Tutti gli imputati firmarono le domande di grazia. L’unico riluttante era Galeazzo Ciano. Fu convinto dal Cappellano del carcere Don Chiot il quale lo pregò di non pregiudicare con il suo ostruzionismo la posizione degli altri.
Il maresciallo De Bono era talmente convinto di avere una pena detentiva, da aver già preparato una lettera a Mussolini nella quale chiedeva di poterla scontare agli arresti domiciliari.
Venne immediatamente il problema di cosa fare delle domande di grazia. Sicuramente i fascisti repubblicani volevano mettere al muro i condannati. Ma erano terrorizzati dal fatto di portare, come procedura avrebbe voluto, le suppliche a Mussolini.
Il problema risiedeva sempre nella presenza di Galeazzo Ciano. Respingere la domanda di grazia di suo genero sarebbe stato un dramma per Mussolini. E molti glielo volevano risparmiare. Ma si può ipotizzare anche che taluni temessero che il Duce invece di respingerle decidesse di concederle.
Sarebbe stato un gesto improbabile da parte di Mussolini che sapeva benissimo che sia le SS di guardia al carcere, che i fascisti intransigenti non sarebbero stati disposti a liberarli, ma avrebbero preferito un esecuzione sommaria.

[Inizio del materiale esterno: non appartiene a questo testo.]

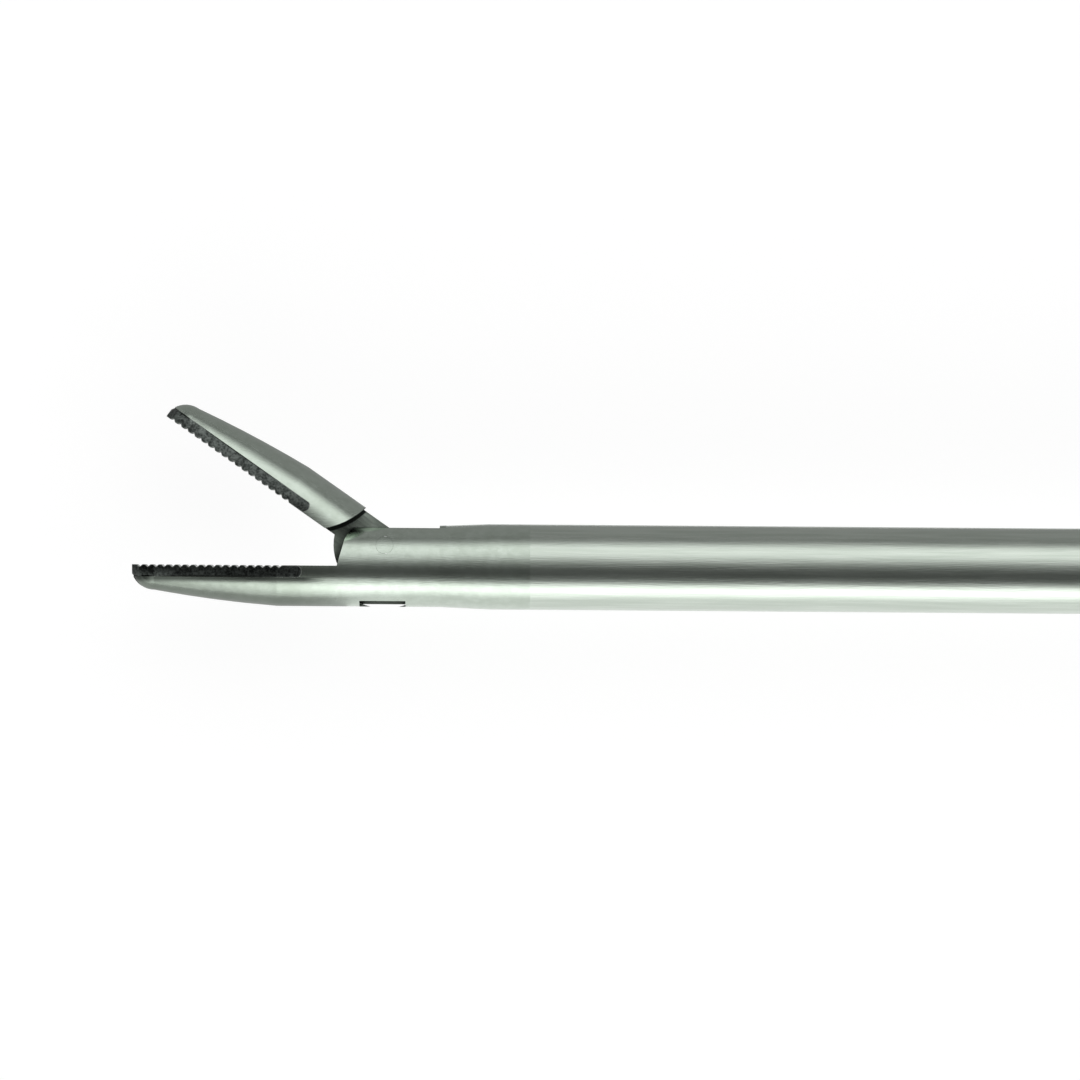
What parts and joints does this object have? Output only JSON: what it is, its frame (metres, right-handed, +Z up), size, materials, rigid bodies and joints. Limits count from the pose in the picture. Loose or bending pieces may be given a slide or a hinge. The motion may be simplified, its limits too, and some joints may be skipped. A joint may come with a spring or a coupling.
{
  "type": "surgical needle holder",
  "caption": "Laparoscopic needle holder: slim round shaft, one toothed jaw that opens on a clevis, carbide inserts, in-line lever handle with ratchet.",
  "frame": {"origin": "on the shaft's axis at the front face of the collar nut, where the working length ends", "axes": "-X along the shaft towards the jaw tip, +Y the side that the jaw opens to, +Z up as the instrument lies on its side"},
  "size_m": [0.463, 0.0496, 0.012],
  "materials": {
    "polished_steel": "polished stainless steel",
    "carbide": "ground dark carbide",
    "satin_steel": "fine satin stainless steel",
    "handle_steel": "bead-blasted stainless steel",
    "ratchet_steel": "ground stainless steel",
    "spring_steel": "drawn spring steel wire and strip",
    "seal_rubber": "moulded silicone rubber"
  },
  "bodies": {
    "frame": {"handle_body": "handle_steel", "collar_nut": "handle_steel", "shaft_ferrule": "satin_steel", "rod_seal": "seal_rubber", "outer_tube": "satin_steel", "tip_body": "polished_steel", "fixed_jaw_insert": "carbide", "jaw_pivot_pin": "polished_steel", "ratchet_rack": "ratchet_steel", "rack_pin_front": "ratchet_steel", "rack_pin_rear": "ratchet_steel", "lever_pivot_screw": "ratchet_steel", "lever_pivot_nut": "ratchet_steel", "return_spring": "spring_steel"},
    "lever": {"lever": "handle_steel", "pawl_pin": "ratchet_steel", "pawl_spring": "spring_steel"},
    "rod": {"drive_rod": "satin_steel", "rod_spool": "satin_steel", "spool_nut": "satin_steel"},
    "jaw": {"moving_jaw": "polished_steel", "moving_jaw_insert": "carbide", "drive_pin": "polished_steel"},
    "pawl": {"ratchet_pawl": "ratchet_steel"}
  },
  "joints": [
    {"name": "lever_hinge", "type": "hinge", "parent": "frame", "child": "lever", "pos_m": [0.032, -0.0054, 0], "axis": [0, 0, 1], "range_deg": [-9.5, 0], "stiffness_Nm_per_rad": 1.2, "springref_deg": 3.44},
    {"name": "rod_slide", "type": "slide", "parent": "frame", "child": "rod", "axis": [1, 0, 0], "range_m": [0, 0.0008947], "deforming": ["return_spring"]},
    {"name": "jaw_hinge", "type": "hinge", "parent": "frame", "child": "jaw", "pos_m": [-0.29523, 0.00123, 0], "axis": [0, 0, 1], "range_deg": [0, 34.7]},
    {"name": "pawl_hinge", "type": "hinge", "parent": "lever", "child": "pawl", "pos_m": [0.13232, 0.02361, 0], "axis": [0, 0, 1], "range_deg": [-24, 0]}
  ],
  "couplings": [
    {"joint": "rod_slide", "follows": "lever_hinge", "m_per_rad": -0.0053938},
    {"joint": "jaw_hinge", "follows": "lever_hinge", "ratio": -3.6514}
  ]
}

La credibilità di Mussolini
Comunque il rischio era alto. Anche perché questo avrebbe finito di minare la credibilità del capo del fascismo agli occhi dei tedeschi, che era in quel momento l’unica carta che consentiva alla Repubblica Sociale Italiana di preservare un minimo di autonomia rispetto ad un’amministrazione totalmente diretta dagli alleati germanici.
Inizialmente si chiese il parere del ministro della giustizia Pisenti. Disse che a suo avviso le domande andavano portate al Capo dello Stato, e che era disposto a farsene latore.
Pavolini sarebbe stato disposto a spingerle egli stesso in qualità di segretario del partito, ma trovò l’opposizione netta del pubblico accusatore Fortunato e del giudice istruttore Cersosimo. I quali asserirono che ogni parvenza di legalità sarebbe venuta meno. Ovviamente era da escludere la richiesta di un intervento da parte dell’alleato tedesco, perché avrebbe significato palesare la dipendenza diretta e quindi la mancanza di qualsiasi sovranità.
La possibilità delle autorità militari
L’alternativa era rivolgersi alle autorità militari che avrebbero potuto inoltrare le domande a Mussolini oppure respingerle direttamente. Il generale Piatti del Pozzo comandante territoriale del Veneto, supportato da un ufficiali quale consulente giuridico, si rifiutò in quanto l’esercito era ancora in fase di ricostituzione e lui non aveva incarichi che gli dessero una simile autorità.
A quel punto fu il ministro degli Interni Buffarini Guidi a proporre di rivolgersi alla milizia. In specie all’ufficiale più alto in grado che detenesse il presidio militare della città di Verona: Il Console Italo Vianini.
L’esercito era per tanti aspetti votato alla apoliticità, le camicie nere questo problema avrebbero dovuto non sentirlo. Ma a questo punto Il Console Vianini sentì la difficoltà del momento, ed una responsabilità troppo grande per il suo ruolo.
Pretese dunque l’ordine ufficiale del Comandante generale della Guardia Nazionale repubblicana: Renato Ricci.
Nel frattempo la notte scorreva si era arrivati alle prime ore del mattino, era superata l’alba e tutto sembrò far presagire agli imputati che ci fosse un rinvio. Le fucilazioni avvenivano sempre all’alba. Forse c’era davvero una chance di vivere almeno altre ventiquattrore.